Brian Rogan, managing director, tells High Court that directors believed in December 2003 there was a real risk that the firm would be insolvent within a month.

Wembley steel firm Cleveland Bridge was brought to the brink of insolvency by its problems on the project, managing director Brian Rogan revealed in the High Court yesterday.

Rogan, who took the witness stand in the £50m court battle with Multiplex, said that directors had believed in December 2003 there was a real risk that the firm would be insolvent within a month. The disclosure comes a day after Rogan revealed that CBUK directors had tried to appeal to Tony Blair and Alan Milburn to resolve the firm's Wembley crisis.

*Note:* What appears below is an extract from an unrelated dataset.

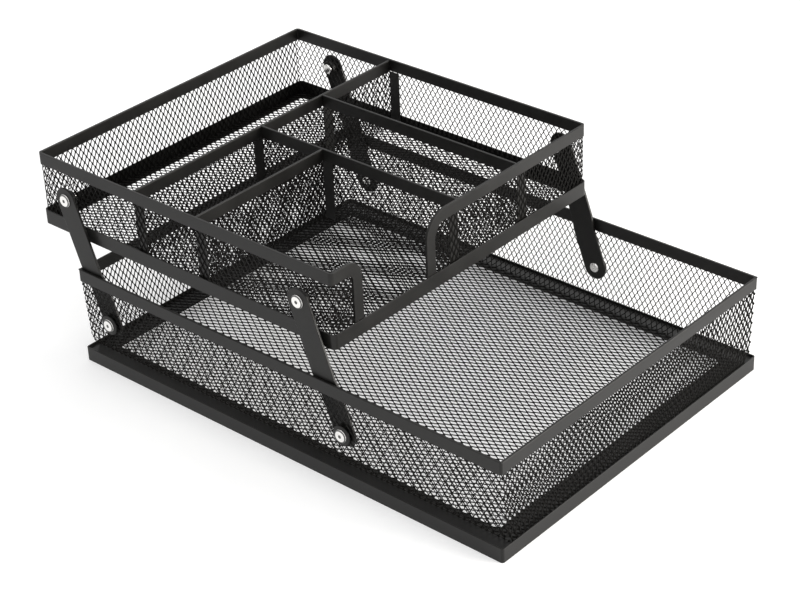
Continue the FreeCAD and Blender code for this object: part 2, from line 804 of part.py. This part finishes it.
lower_rivets, lower_washers, upper_rivets, upper_spacers = [], [], [], []
for end in ("rear", "front"):
    for name, side in SIDES.items():
        tag = "_%s_%s" % (end, name)
        foot_place = (0, pivot_y[end] - middle, pivot_z)
        head_place = (0, upper_pivot_y[end] + upper_origin[1], upper_pivot_z + upper_lift)
        lower_rivets.append(rivet("lower_rivet" + tag, side, foot_place,
                                  link_outer_foot - link_gauge - running_gap, washer_outside))
        lower_washers.append(ring("lower_washer" + tag, side, foot_place,
                                  washer_inside, washer_outside, size("washer_radius")))
        upper_rivets.append(rivet("upper_rivet" + tag, side, head_place,
                                  upper_half_width - mesh_inside, link_outer_top + running_gap))
        upper_spacers.append(ring("upper_spacer" + tag, side, head_place,
                                  upper_half_width - mesh_outside,
                                  link_outer_top - link_gauge - running_gap, size("spacer_radius")))
group("lower_rivets", lower_rivets)
group("lower_washers", lower_washers)
group("upper_rivets", upper_rivets)
group("upper_spacers", upper_spacers)

# ---------------------------------------------------------------- checks and files

document.recompute()
for thing in document.Objects:
    if "Invalid" in thing.State or "Error" in thing.State:
        raise RuntimeError("%s failed: %s" % (thing.Label, thing.State))
    if thing.TypeId == "PartDesign::Pocket" and thing.Shape.Volume > thing.BaseFeature.Shape.Volume - 1e-6:
        raise RuntimeError("%s cuts nothing" % thing.Label)
for piece in pieces:
    if piece.Shape.isNull() or not piece.Shape.isValid():
        raise RuntimeError("%s has no valid shape" % piece.Label)

os.makedirs("parts", exist_ok=True)
for piece in pieces:
    piece.Shape.exportStep("parts/%s.step" % piece.Label)
    print("%-20s solids %d, volume %.1f" % (piece.Label, len(piece.Shape.Solids), piece.Shape.Volume))
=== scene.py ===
import json
import math

import bmesh
import bpy
import numpy as np
from mathutils import Matrix, Vector


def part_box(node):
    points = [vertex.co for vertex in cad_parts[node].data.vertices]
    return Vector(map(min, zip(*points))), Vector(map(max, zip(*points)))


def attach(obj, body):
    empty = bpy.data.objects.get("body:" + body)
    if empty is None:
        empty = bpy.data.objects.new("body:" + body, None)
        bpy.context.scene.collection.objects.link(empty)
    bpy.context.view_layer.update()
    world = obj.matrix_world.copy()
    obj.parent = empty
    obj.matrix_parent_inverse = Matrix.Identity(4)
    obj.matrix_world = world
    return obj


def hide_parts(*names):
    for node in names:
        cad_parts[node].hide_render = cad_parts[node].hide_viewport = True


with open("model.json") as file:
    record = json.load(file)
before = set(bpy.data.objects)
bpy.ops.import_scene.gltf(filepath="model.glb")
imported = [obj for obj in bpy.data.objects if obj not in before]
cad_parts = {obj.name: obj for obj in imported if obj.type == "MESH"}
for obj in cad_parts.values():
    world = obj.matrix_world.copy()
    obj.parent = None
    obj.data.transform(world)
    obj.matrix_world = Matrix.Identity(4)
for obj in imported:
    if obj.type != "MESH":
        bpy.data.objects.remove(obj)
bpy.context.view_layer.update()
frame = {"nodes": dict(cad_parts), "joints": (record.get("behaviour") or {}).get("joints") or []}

# ---------------------------------------------------------------- studio
# A white table under a white tent, with a large, slightly warm soft lamp low at the front right
# and weaker ones at the left and overhead. The camera looks down from the front left through a
# long lens.

MM = 0.001
WHITE = (1.0, 1.0, 1.0, 1.0)
scene = bpy.context.scene
scene.view_settings.view_transform = "Standard"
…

In response to questioning from Stewart, Rogan said that he had been asked by Ashley Muldoon in 2003 whether CBUK was trading while insolvent. Rogan said: "I told him that the directors genuinely believed they were not, but if things didn't improve in January, or if [CBUK's major shareholder] Sheikh Abdullah didn't agree to bankroll the firm then it would be in January."

Multiplex alleges that CBUK forced Multiplex into a cost plus period in early 2004 because it knew it was under extreme financial pressure, but that its difficulties had not largely been the result of delays and changes on the Wembley contract. CBUK claims that Multiplex put the firm under unfair financial pressure as part of the Armageddon Plan to get it off the project.